Without Yahoo, and no longer able to leverage its desktop monopoly, Microsoft was unlikely to ever get a critical mass of consumer and advertisers to use its gateway to the Web.
Ballmer got all that for pocket change - maybe $200 million. He probably spent more on bankers and lawyers when he was offering to buy Yahoo outright for $45 billion.
In announcing the deal today, Ballmer told analysts Microsoft expects transition costs of "a couple of hundreds of millions" over the next two years. That's less than a month of sales in Microsoft's online business today, before Yahoo. It will barely nudge the $27 billion in operating expenses Microsoft's planning over the next year.
But it's not just a bargain. Here are a few of the ways Ballmer scored:
Talent. Ever since the Yahoo merger talks began, Microsoft steadily hired away top Yahoo talent, including the head of its search group in December. Now, Yahoo will hand the rest of its core search team over to Microsoft.
Ballmer gets pretty much all the engineering talent he wanted, without the hassle and cost of merging the entire company.
Yahoo will keep some search developers, to work on different projects, and lay off others.
Yahoo will also employ sales teams selling premium ads for the partnership, while Microsoft will run the automated "self-service" system that advertisers use to buy search ads directly.
Bing. Note the orchestration. As Yahoo negotiations entered the home stretch this summer, Microsoft launched Bing with a big marketing blitz. Instead of just saying its search engine would get better, Microsoft proved it at the crucial time. Bing's launch buzz wasn't going to last forever; now the Yahoo deal may sustain the momentum.
Longer term, Bing now is going to be all over the Web.
Yahoo lags Google on paid search, but its sites are still among the most-visited properties on the Web. Last month they Yahoo sites drew 154 million visitors, to Google's 157 million, according to comScore surveys. Yahoo's branding will still dominate its pages, but Bing will be there.
Revenue: It looks like a wash for Microsoft, which is giving Yahoo 88 percent of search ad revenue for the first five years.
But Yahoo may finally give Microsoft enough critical mass to win a significant share of the $25 billion online ad market.
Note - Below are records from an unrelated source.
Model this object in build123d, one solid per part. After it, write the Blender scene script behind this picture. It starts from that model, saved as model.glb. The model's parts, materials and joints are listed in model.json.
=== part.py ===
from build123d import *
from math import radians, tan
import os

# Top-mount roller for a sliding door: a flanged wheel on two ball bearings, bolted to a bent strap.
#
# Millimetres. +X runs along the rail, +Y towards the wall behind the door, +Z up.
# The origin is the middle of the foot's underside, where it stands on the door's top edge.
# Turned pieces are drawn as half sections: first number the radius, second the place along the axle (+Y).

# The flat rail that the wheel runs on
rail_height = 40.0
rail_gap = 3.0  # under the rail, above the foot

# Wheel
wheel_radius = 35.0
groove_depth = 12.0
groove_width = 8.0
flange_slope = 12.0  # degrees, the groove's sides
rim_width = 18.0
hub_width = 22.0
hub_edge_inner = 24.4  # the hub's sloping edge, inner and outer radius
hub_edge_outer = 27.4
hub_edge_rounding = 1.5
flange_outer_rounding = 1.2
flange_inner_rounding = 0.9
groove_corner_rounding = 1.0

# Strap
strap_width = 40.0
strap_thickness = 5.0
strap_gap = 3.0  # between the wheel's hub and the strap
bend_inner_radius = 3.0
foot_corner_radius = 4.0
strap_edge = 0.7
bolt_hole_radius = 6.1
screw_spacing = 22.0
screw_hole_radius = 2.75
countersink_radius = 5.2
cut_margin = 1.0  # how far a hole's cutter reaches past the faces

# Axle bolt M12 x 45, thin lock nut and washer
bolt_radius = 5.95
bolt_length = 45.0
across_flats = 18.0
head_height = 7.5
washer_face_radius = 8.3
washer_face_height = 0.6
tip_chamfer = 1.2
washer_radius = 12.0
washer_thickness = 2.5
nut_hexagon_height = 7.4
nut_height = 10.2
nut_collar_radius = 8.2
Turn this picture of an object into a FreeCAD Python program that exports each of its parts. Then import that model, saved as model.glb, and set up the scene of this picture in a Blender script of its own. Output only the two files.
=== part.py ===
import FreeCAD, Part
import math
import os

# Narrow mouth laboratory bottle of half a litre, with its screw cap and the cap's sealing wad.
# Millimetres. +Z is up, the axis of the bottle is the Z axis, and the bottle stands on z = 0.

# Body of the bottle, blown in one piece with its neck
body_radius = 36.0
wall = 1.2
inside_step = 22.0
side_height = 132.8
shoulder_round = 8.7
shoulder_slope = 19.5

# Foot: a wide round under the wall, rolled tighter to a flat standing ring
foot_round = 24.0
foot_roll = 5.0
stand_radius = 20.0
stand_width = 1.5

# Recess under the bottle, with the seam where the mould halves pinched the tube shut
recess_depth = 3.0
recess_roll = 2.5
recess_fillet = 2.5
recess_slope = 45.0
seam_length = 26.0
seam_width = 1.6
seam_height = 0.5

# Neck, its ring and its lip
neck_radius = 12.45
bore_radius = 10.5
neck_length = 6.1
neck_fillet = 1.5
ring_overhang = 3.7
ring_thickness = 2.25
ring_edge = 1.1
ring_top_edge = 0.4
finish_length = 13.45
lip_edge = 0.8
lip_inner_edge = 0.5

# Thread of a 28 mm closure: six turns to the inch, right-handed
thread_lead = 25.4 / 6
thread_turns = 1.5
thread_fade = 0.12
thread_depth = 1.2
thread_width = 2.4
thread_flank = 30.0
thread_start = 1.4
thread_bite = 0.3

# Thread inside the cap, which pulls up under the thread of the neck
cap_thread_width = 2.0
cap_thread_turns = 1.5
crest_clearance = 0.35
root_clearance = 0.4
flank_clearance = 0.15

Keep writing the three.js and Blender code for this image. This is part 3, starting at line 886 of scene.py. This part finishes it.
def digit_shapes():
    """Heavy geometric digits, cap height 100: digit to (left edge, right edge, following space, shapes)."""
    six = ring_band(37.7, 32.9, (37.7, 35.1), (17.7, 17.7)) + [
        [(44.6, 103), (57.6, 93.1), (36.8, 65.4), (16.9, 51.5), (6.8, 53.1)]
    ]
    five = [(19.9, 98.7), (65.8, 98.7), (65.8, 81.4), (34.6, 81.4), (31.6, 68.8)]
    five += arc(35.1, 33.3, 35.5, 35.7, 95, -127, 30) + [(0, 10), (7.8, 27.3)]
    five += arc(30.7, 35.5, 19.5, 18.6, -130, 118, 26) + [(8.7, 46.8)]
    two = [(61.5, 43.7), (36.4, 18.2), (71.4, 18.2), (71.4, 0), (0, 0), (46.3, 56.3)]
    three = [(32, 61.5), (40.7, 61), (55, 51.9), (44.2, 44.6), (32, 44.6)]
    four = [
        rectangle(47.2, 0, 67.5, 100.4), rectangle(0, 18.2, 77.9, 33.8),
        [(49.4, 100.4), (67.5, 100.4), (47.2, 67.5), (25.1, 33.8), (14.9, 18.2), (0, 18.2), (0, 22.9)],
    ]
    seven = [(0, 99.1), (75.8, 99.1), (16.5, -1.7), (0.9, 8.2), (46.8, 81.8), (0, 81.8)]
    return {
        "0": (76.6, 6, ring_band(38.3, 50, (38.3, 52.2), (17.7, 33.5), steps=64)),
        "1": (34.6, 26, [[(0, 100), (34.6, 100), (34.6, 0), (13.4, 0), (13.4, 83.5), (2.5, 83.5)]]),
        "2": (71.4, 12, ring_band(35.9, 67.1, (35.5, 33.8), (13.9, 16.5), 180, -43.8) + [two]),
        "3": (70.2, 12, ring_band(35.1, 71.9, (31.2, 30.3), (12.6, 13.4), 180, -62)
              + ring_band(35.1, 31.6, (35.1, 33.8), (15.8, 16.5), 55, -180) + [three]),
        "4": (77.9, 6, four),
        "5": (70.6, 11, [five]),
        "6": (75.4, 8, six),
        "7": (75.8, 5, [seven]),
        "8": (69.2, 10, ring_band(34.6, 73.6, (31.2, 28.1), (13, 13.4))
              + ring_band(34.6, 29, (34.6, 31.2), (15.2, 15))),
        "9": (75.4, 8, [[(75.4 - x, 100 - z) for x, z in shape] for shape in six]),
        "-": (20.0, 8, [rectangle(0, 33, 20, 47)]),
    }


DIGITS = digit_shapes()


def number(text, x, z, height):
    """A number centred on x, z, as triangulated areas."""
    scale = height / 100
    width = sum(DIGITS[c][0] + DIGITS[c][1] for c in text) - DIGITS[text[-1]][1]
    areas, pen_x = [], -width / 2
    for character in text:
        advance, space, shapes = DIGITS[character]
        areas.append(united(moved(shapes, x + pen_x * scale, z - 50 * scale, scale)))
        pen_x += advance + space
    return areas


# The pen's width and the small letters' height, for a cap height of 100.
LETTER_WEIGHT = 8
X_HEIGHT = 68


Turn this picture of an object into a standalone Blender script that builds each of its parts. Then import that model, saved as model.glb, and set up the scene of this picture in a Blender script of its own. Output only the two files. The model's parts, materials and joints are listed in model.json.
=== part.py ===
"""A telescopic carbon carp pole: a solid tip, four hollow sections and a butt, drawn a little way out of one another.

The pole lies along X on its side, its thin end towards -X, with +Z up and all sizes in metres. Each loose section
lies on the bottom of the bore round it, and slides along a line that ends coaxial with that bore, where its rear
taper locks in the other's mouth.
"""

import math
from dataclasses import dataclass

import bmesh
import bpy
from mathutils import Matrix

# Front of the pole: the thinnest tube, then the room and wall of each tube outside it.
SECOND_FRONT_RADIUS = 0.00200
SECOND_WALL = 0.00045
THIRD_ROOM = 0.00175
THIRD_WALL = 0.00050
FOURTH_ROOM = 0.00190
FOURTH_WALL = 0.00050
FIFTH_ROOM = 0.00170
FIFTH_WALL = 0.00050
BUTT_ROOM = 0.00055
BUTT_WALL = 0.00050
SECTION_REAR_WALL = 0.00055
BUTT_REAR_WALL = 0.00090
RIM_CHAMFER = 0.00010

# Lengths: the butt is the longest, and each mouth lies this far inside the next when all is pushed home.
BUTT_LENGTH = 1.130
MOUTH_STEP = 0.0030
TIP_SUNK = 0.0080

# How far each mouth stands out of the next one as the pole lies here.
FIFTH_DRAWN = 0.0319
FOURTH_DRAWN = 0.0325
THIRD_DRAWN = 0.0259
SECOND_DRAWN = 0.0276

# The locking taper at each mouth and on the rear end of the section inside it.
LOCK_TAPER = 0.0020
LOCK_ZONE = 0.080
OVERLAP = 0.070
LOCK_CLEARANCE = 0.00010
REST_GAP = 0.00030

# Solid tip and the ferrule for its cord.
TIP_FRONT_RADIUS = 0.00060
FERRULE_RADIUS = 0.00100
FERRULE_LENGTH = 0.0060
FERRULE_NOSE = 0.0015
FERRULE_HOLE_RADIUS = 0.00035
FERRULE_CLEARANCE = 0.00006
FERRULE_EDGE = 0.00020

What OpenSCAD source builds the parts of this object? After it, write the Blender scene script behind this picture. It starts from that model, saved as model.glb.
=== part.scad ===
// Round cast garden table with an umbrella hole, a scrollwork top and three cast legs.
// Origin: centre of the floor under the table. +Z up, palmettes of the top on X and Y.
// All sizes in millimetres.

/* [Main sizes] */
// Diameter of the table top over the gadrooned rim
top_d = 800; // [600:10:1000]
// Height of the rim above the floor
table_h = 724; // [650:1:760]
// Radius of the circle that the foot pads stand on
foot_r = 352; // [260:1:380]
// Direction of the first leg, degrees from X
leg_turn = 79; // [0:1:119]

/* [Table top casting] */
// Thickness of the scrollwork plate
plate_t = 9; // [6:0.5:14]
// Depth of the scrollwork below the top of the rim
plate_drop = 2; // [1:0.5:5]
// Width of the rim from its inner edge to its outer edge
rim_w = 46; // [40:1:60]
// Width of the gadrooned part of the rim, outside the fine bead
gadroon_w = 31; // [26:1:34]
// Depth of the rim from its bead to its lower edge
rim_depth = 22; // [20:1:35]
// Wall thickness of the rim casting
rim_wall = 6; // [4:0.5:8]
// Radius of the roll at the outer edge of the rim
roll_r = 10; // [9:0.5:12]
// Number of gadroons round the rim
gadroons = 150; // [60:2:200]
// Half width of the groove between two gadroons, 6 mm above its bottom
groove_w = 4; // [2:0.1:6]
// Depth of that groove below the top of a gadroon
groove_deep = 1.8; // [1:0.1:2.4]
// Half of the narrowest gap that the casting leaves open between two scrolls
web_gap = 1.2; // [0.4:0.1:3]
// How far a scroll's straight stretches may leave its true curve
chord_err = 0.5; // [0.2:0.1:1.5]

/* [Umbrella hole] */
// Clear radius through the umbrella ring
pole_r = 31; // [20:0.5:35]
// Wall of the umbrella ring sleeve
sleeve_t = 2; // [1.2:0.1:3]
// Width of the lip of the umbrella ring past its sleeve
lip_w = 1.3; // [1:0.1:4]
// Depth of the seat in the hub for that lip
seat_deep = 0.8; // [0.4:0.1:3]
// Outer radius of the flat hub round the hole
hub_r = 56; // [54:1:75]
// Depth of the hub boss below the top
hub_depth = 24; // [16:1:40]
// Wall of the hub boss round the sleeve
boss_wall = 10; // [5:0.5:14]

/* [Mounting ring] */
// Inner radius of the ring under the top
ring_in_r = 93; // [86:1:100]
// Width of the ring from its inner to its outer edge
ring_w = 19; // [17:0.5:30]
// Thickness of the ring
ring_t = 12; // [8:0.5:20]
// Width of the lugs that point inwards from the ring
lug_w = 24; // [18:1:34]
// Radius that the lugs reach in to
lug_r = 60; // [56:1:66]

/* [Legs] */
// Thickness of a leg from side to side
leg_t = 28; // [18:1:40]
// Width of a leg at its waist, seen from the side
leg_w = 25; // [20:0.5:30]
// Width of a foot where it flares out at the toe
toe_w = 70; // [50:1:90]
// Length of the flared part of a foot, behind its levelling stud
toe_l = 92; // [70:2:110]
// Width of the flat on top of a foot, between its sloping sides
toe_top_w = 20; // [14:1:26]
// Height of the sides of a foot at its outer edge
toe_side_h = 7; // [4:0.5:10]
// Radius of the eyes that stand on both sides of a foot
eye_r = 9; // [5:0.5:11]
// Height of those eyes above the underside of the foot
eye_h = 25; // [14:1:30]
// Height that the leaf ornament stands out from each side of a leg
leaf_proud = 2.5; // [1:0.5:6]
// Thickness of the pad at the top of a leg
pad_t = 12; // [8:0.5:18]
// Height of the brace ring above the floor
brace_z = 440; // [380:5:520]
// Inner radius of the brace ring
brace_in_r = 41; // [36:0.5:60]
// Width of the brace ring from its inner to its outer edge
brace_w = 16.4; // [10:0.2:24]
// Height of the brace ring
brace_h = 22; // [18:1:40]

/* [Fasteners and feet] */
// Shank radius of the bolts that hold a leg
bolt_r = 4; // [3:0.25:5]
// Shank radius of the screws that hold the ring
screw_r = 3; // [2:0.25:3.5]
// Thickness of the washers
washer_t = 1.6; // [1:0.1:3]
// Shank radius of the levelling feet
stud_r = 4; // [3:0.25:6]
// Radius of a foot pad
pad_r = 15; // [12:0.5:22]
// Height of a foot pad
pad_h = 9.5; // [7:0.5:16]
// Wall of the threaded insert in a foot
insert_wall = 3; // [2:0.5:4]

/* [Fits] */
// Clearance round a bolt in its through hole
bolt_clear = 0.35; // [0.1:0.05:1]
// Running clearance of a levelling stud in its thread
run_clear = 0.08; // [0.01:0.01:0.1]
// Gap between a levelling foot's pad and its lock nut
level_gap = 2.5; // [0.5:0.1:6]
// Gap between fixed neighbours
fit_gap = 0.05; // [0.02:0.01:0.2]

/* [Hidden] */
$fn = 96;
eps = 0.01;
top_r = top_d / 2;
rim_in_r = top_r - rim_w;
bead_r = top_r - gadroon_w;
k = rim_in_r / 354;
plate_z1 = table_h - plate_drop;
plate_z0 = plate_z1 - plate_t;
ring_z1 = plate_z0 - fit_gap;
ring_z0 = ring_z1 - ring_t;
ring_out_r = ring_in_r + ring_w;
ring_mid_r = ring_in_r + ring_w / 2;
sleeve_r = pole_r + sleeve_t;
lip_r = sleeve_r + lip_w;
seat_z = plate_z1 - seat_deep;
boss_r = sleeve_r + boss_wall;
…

Wall Street. A two-pointer for Microsoft, which apparently convinced analysts the deal won't cost much or get in the way of the Windows-Office-Server money train coming over the next year.
Yahoo investors were left pining for the merger. It turns out they're holding shares in a maturing company and not winning scratch tickets.
Antitrust. A three-pointer, as long as regulators focus on Google's overwhelming dominance of the paid search market and not the overall online presence of Microsoft and Yahoo.
If Google fights the deal
in Washington, D.C., and Brussels, it will look like a bully asking the principal for protection.
Legacy. This is where Ballmer was luckiest of all.
He offered $47.5 billion for a struggling Internet company on the eve of the worst economic crisis since the Depression.
If that deal went through, his place in history might have been alongside the Web-obsessed Time Warner bosses who offered $182 billion for AOL in early 2000, just before the dot-com crash.
As if on cue, Time Warner on Monday filed plans to finally unwind the deal and spin off AOL.
Apparently Ballmer's not interested.